→ What is being asked: Check each line of the listing, and copy it if it contains the word "origin".

→ Data for this exercise:
= = =
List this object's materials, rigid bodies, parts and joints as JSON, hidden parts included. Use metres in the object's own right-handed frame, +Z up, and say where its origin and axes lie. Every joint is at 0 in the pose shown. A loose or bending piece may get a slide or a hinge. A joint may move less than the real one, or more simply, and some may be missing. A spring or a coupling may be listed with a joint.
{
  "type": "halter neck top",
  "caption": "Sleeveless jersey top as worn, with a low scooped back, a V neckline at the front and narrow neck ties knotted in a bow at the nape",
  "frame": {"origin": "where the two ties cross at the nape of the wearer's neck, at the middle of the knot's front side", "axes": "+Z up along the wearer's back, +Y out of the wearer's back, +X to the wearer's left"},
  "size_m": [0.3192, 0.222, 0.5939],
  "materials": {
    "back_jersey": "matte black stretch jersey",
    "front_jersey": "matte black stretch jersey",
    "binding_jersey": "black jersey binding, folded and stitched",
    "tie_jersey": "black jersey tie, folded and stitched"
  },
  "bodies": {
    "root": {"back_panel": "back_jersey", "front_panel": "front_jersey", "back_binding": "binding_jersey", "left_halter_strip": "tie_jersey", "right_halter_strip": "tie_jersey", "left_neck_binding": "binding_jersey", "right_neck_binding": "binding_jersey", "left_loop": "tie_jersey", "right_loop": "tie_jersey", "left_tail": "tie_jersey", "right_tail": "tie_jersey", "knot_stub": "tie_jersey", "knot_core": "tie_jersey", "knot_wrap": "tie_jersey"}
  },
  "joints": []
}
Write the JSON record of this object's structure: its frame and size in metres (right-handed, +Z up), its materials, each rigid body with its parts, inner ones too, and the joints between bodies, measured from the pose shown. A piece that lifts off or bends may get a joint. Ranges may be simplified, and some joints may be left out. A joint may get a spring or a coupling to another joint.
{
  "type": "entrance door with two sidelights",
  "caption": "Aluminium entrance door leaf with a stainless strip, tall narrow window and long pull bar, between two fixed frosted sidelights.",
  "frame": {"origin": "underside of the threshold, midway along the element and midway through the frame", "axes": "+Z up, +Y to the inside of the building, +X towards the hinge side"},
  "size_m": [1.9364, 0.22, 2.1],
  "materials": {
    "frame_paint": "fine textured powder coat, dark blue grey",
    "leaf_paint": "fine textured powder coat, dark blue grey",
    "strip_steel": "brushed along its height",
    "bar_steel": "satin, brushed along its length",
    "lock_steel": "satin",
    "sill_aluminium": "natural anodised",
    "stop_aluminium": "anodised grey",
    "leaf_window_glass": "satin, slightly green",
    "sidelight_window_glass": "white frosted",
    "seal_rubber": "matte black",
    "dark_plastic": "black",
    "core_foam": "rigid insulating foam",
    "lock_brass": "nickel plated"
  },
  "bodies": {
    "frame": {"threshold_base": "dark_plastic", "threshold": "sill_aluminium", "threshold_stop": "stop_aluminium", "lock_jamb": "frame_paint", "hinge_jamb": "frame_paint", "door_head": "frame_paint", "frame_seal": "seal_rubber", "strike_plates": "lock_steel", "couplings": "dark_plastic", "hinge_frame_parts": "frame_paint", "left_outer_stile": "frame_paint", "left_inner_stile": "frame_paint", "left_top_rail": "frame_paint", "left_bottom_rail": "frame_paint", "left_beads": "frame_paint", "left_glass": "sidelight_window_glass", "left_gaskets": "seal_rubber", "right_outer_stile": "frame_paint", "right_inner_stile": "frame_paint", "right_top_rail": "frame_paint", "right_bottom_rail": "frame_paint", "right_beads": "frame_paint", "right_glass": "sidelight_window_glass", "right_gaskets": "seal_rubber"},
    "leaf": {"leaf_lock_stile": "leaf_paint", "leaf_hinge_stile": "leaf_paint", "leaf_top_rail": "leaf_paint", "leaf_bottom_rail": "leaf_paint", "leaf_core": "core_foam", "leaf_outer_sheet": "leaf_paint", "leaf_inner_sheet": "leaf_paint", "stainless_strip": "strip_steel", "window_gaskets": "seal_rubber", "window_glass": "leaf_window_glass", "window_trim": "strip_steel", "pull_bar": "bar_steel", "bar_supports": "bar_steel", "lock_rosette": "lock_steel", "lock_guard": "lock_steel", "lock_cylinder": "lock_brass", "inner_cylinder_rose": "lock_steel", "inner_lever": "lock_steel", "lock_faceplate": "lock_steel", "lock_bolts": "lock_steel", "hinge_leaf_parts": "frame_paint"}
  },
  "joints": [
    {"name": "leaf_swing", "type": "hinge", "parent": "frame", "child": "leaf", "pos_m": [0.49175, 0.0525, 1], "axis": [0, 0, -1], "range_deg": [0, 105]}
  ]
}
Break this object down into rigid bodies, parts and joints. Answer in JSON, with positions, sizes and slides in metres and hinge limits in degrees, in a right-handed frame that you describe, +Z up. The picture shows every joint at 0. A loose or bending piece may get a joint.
= = =
→ Exercise answer:
List this object's materials, rigid bodies, parts and joints as JSON, hidden parts included. Use metres in the object's own right-handed frame, +Z up, and say where its origin and axes lie. Every joint is at 0 in the pose shown. A loose or bending piece may get a slide or a hinge. A joint may move less than the real one, or more simply, and some may be missing. A spring or a coupling may be listed with a joint.
  "frame": {"origin": "where the two ties cross at the nape of the wearer's neck, at the middle of the knot's front side", "axes": "+Z up along the wearer's back, +Y out of the wearer's back, +X to the wearer's left"},
  "frame": {"origin": "underside of the threshold, midway along the element and midway through the frame", "axes": "+Z up, +Y to the inside of the building, +X towards the hinge side"},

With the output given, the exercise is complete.